The problem – Reproduce every record below exactly as it appears.
____________
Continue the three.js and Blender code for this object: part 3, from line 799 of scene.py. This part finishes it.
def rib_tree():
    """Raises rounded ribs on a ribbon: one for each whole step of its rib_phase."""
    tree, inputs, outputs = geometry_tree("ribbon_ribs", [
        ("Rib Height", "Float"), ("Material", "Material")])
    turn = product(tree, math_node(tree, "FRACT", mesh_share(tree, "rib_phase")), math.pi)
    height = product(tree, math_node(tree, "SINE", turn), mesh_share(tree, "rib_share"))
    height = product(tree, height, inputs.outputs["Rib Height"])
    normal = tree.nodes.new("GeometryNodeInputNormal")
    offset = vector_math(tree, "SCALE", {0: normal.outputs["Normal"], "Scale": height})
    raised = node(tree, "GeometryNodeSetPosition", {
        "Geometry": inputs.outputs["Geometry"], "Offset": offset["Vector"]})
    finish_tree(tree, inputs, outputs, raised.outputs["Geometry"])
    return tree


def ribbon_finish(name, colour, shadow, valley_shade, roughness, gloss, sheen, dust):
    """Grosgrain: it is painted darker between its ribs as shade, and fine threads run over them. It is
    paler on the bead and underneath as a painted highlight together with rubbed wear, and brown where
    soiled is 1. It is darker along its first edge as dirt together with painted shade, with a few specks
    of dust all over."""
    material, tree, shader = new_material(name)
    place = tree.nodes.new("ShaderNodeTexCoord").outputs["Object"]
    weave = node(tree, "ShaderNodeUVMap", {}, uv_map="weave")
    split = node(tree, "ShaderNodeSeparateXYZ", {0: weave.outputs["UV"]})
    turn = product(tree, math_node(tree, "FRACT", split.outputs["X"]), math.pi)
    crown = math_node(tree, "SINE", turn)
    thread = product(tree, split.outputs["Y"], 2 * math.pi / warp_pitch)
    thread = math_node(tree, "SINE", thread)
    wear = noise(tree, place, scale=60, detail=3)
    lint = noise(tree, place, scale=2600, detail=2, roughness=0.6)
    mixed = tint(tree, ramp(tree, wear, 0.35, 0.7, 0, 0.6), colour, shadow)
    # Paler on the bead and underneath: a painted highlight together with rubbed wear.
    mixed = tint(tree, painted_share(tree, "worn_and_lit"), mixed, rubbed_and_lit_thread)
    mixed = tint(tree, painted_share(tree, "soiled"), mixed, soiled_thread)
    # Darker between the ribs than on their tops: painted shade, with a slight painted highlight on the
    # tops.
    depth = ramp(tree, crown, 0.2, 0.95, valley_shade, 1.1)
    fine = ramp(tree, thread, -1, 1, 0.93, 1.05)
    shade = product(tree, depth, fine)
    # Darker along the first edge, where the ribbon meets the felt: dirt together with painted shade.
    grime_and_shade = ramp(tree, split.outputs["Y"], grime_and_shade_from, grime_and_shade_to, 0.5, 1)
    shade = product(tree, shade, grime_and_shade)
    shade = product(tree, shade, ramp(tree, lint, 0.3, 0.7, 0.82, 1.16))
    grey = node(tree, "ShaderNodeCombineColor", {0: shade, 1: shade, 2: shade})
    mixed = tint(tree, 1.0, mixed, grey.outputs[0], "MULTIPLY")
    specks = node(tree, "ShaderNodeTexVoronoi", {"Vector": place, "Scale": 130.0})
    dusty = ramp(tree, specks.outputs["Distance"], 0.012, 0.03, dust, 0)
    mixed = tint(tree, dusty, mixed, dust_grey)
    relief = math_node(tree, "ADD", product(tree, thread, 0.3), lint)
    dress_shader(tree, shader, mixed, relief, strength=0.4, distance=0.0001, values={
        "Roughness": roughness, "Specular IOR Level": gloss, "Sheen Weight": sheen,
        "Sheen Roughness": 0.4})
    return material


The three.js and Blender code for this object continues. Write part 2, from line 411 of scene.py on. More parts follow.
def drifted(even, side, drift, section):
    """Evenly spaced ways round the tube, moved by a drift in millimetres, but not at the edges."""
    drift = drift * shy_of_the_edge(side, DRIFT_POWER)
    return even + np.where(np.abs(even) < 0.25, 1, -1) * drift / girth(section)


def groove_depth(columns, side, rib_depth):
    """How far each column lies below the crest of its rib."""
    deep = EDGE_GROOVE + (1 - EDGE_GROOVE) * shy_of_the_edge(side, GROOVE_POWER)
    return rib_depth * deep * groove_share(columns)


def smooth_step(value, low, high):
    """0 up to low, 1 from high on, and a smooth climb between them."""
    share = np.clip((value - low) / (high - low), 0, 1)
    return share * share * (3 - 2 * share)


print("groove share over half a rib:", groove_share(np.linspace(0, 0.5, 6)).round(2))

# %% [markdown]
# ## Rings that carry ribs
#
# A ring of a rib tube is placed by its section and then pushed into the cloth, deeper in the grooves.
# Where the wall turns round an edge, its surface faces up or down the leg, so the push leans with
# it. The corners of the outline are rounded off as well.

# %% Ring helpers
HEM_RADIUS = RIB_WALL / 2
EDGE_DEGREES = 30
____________
Task response –
Continue the three.js and Blender code for this object: part 3, from line 799 of scene.py. This part finishes it.
def rib_tree():
    """Raises rounded ribs on a ribbon: one for each whole step of its rib_phase."""
    tree, inputs, outputs = geometry_tree("ribbon_ribs", [
        ("Rib Height", "Float"), ("Material", "Material")])
    turn = product(tree, math_node(tree, "FRACT", mesh_share(tree, "rib_phase")), math.pi)
    height = product(tree, math_node(tree, "SINE", turn), mesh_share(tree, "rib_share"))
    height = product(tree, height, inputs.outputs["Rib Height"])
    normal = tree.nodes.new("GeometryNodeInputNormal")
    offset = vector_math(tree, "SCALE", {0: normal.outputs["Normal"], "Scale": height})
    raised = node(tree, "GeometryNodeSetPosition", {
        "Geometry": inputs.outputs["Geometry"], "Offset": offset["Vector"]})
    finish_tree(tree, inputs, outputs, raised.outputs["Geometry"])
    return tree


def ribbon_finish(name, colour, shadow, valley_shade, roughness, gloss, sheen, dust):
    """Grosgrain: it is painted darker between its ribs as shade, and fine threads run over them. It is
    paler on the bead and underneath as a painted highlight together with rubbed wear, and brown where
    soiled is 1. It is darker along its first edge as dirt together with painted shade, with a few specks
    of dust all over."""
    material, tree, shader = new_material(name)
    place = tree.nodes.new("ShaderNodeTexCoord").outputs["Object"]
    weave = node(tree, "ShaderNodeUVMap", {}, uv_map="weave")
    split = node(tree, "ShaderNodeSeparateXYZ", {0: weave.outputs["UV"]})
    turn = product(tree, math_node(tree, "FRACT", split.outputs["X"]), math.pi)
    crown = math_node(tree, "SINE", turn)
    thread = product(tree, split.outputs["Y"], 2 * math.pi / warp_pitch)
    thread = math_node(tree, "SINE", thread)
    wear = noise(tree, place, scale=60, detail=3)
    lint = noise(tree, place, scale=2600, detail=2, roughness=0.6)
    mixed = tint(tree, ramp(tree, wear, 0.35, 0.7, 0, 0.6), colour, shadow)
    # Paler on the bead and underneath: a painted highlight together with rubbed wear.
    mixed = tint(tree, painted_share(tree, "worn_and_lit"), mixed, rubbed_and_lit_thread)
    mixed = tint(tree, painted_share(tree, "soiled"), mixed, soiled_thread)
    # Darker between the ribs than on their tops: painted shade, with a slight painted highlight on the
    # tops.
    depth = ramp(tree, crown, 0.2, 0.95, valley_shade, 1.1)
    fine = ramp(tree, thread, -1, 1, 0.93, 1.05)
    shade = product(tree, depth, fine)
    # Darker along the first edge, where the ribbon meets the felt: dirt together with painted shade.
    grime_and_shade = ramp(tree, split.outputs["Y"], grime_and_shade_from, grime_and_shade_to, 0.5, 1)
    shade = product(tree, shade, grime_and_shade)
    shade = product(tree, shade, ramp(tree, lint, 0.3, 0.7, 0.82, 1.16))
    grey = node(tree, "ShaderNodeCombineColor", {0: shade, 1: shade, 2: shade})
    mixed = tint(tree, 1.0, mixed, grey.outputs[0], "MULTIPLY")
    specks = node(tree, "ShaderNodeTexVoronoi", {"Vector": place, "Scale": 130.0})
    dusty = ramp(tree, specks.outputs["Distance"], 0.012, 0.03, dust, 0)
    mixed = tint(tree, dusty, mixed, dust_grey)
    relief = math_node(tree, "ADD", product(tree, thread, 0.3), lint)
    dress_shader(tree, shader, mixed, relief, strength=0.4, distance=0.0001, values={
        "Roughness": roughness, "Specular IOR Level": gloss, "Sheen Weight": sheen,
        "Sheen Roughness": 0.4})
    return material


The three.js and Blender code for this object continues. Write part 2, from line 411 of scene.py on. More parts follow.
def drifted(even, side, drift, section):
    """Evenly spaced ways round the tube, moved by a drift in millimetres, but not at the edges."""
    drift = drift * shy_of_the_edge(side, DRIFT_POWER)
    return even + np.where(np.abs(even) < 0.25, 1, -1) * drift / girth(section)


def groove_depth(columns, side, rib_depth):
    """How far each column lies below the crest of its rib."""
    deep = EDGE_GROOVE + (1 - EDGE_GROOVE) * shy_of_the_edge(side, GROOVE_POWER)
    return rib_depth * deep * groove_share(columns)


def smooth_step(value, low, high):
    """0 up to low, 1 from high on, and a smooth climb between them."""
    share = np.clip((value - low) / (high - low), 0, 1)
    return share * share * (3 - 2 * share)


print("groove share over half a rib:", groove_share(np.linspace(0, 0.5, 6)).round(2))

# %% [markdown]
# ## Rings that carry ribs
#
# A ring of a rib tube is placed by its section and then pushed into the cloth, deeper in the grooves.
# Where the wall turns round an edge, its surface faces up or down the leg, so the push leans with
# it. The corners of the outline are rounded off as well.

# %% Ring helpers
HEM_RADIUS = RIB_WALL / 2
EDGE_DEGREES = 30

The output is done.